P.- ¿Gabriel se arrepiente de algo?
R.- Él dice una frase un poco extravagante: que no se arrepiente de lo que hizo pero sí de lo que ocurrió. Ponía el ejemplo de una pistola: si vende una pistola, él no sabe si es para disparar a unas latas o a una cabeza. Aunque por otra parte dice que si volviese atrás y supiese que la dinamita era para atentar, quizá lo habría hecho igualmente. Es un comentario que no tiene nada de políticamente correcto, por lo que parece sincero.
P.- En el libro también aparece cómo las fuerzas de seguridad ignoraron las informaciones de algunos confidentes que alertaron de la posibilidad del atentado. ¿Se podría haber evitado si hubieran actuado con más celo?

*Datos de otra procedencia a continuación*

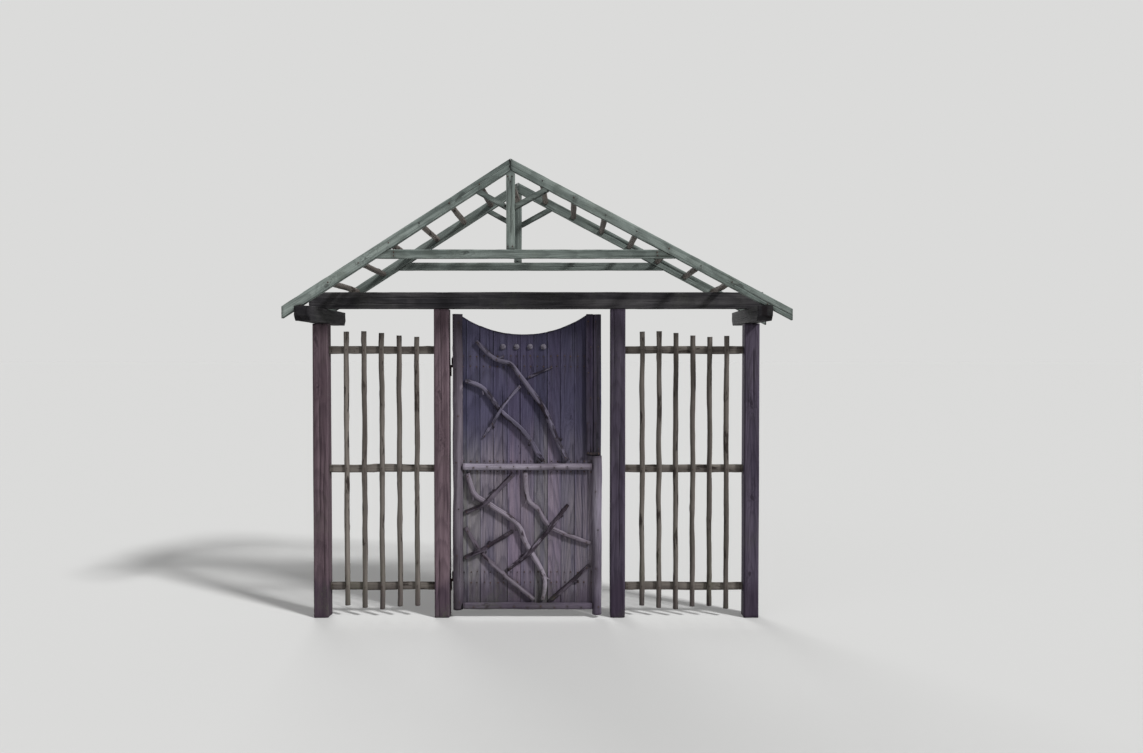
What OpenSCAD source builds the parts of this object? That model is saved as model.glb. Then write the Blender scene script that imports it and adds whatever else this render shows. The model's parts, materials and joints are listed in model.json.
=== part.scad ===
// Rustic garden arbour gate whose boarded leaf has a moon-cut top.
// X runs along the gateway, Y through it and Z up.
// The origin is the centre of the hinge post's foot, and heights are above the ground.

/* [Gateway] */
// Clear width between the two gate posts
opening_w = 1000; // [960:10:1040]
// Side of the square timber posts
post_w = 95; // [85:5:110]
// Height of the two gate posts, which carry the header
gate_post_h = 1925; // [1920:5:1980]
// Width of the bevel along the edges of a post
post_bevel = 7; // [2:1:15]
// Height of the header's cross-section
header_h = 105; // [80:5:140]
// Thickness of the header, front to back
header_t = 80; // [60:5:95]
// Distance from the gate's middle to the left outer post
left_reach = 1300; // [1150:10:1450]
// Distance from the gate's middle to the right outer post
right_reach = 1380; // [1200:10:1500]
// Height and width of the cross arms on the outer posts
arm_w = 90; // [70:5:100]
// How far a cross arm runs past the outside of a truss
arm_overhang = 45; // [20:5:90]

/* [Roof] */
// Height of the ridge
ridge_h = 2780; // [2600:10:2900]
// How far the ridge stands left of the gate's middle
ridge_shift = 95; // [0:5:200]
// Distance from the gate's plane to the middle of each truss
truss_y = 350; // [250:10:450]
// Depth of a rafter, square to its slope
rafter_d = 60; // [45:5:75]
// Thickness of the truss timbers, front to back
truss_t = 45; // [35:5:60]
// Depth of the notch that seats a rafter on its arm
seat_depth = 20; // [10:1:25]
// How far the left rafter tails run past the arm
left_tail = 85; // [40:5:160]
// How far the right rafter tails run past the arm
right_tail = 125; // [40:5:200]
// Height of the underside of the collar ties
collar_z = 2200; // [2120:10:2300]
// Depth of a collar tie
collar_d = 52; // [40:2:70]
// Width of a king post
king_w = 52; // [40:2:70]
// Depth of a strut
strut_d = 36; // [25:1:45]
// Height at which the struts leave the king post
strut_z = 2500; // [2400:10:2550]
// Slope of the struts, as rise over run
strut_slope = 0.55; // [0.4:0.05:0.8]
// Diameter of the ridge pole
ridge_pole_d = 50; // [40:2:60]
// Diameter of the rungs that lie between the trusses
rung_d = 38; // [25:1:45]
// Number of rungs on the left slope
left_rungs = 6; // [4:1:8]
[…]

R.- Sí. Hubo clamorosos fallos en cadena, al no tomar algunas pruebas en serio y no establecer las conexiones necesarias. Pero, por ejemplo, ¿quién le iba a decir al guardia civil que paró al Chino por exceso de velocidad que detrás de él iba un coche cargado de explosivos? La responsabilidad de un atentado siempre es de los terroristas, así que no podemos cargar las tintas en ese sentido. Como hemos comprobado en otras ciudades como Nueva York, París o Londres, es muy difícil evitar un atentado cuando hay una voluntad ciega de matar.
P.- ¿Quedan cosas importantes por averiguar sobre el 11-M?
R.- Como en todos los atentados, quedan cabos sueltos, pero no tan largos como para dudar de la autoría o pensar que fue un montaje de servicios secretos, como se insinuó en su momento. Pero claro que quedan cosas por saber porque hubo mucha gente involucrada.
P.- El Tunecino influyó mucho en la radicalización del cerebro de los atentados, El Chino, pero también los contenidos a los que accedía en internet. Doce años después es incluso más fácil distribuir propaganda yihadista, uno puede leer la revista del ISIS con un par de clics. ¿Cómo combatir la radicalización en un escenario así?
R.- Con una vigilancia más estrecha de lo que ocurre dentro de nuestras fronteras. El problema es que es muy difícil aumentar la seguridad sin dejar de ser una democracia o convertirnos en un estado policial. Por eso en las dictaduras es tan infrecuente el terrorismo, porque ya lo ejerce el estado.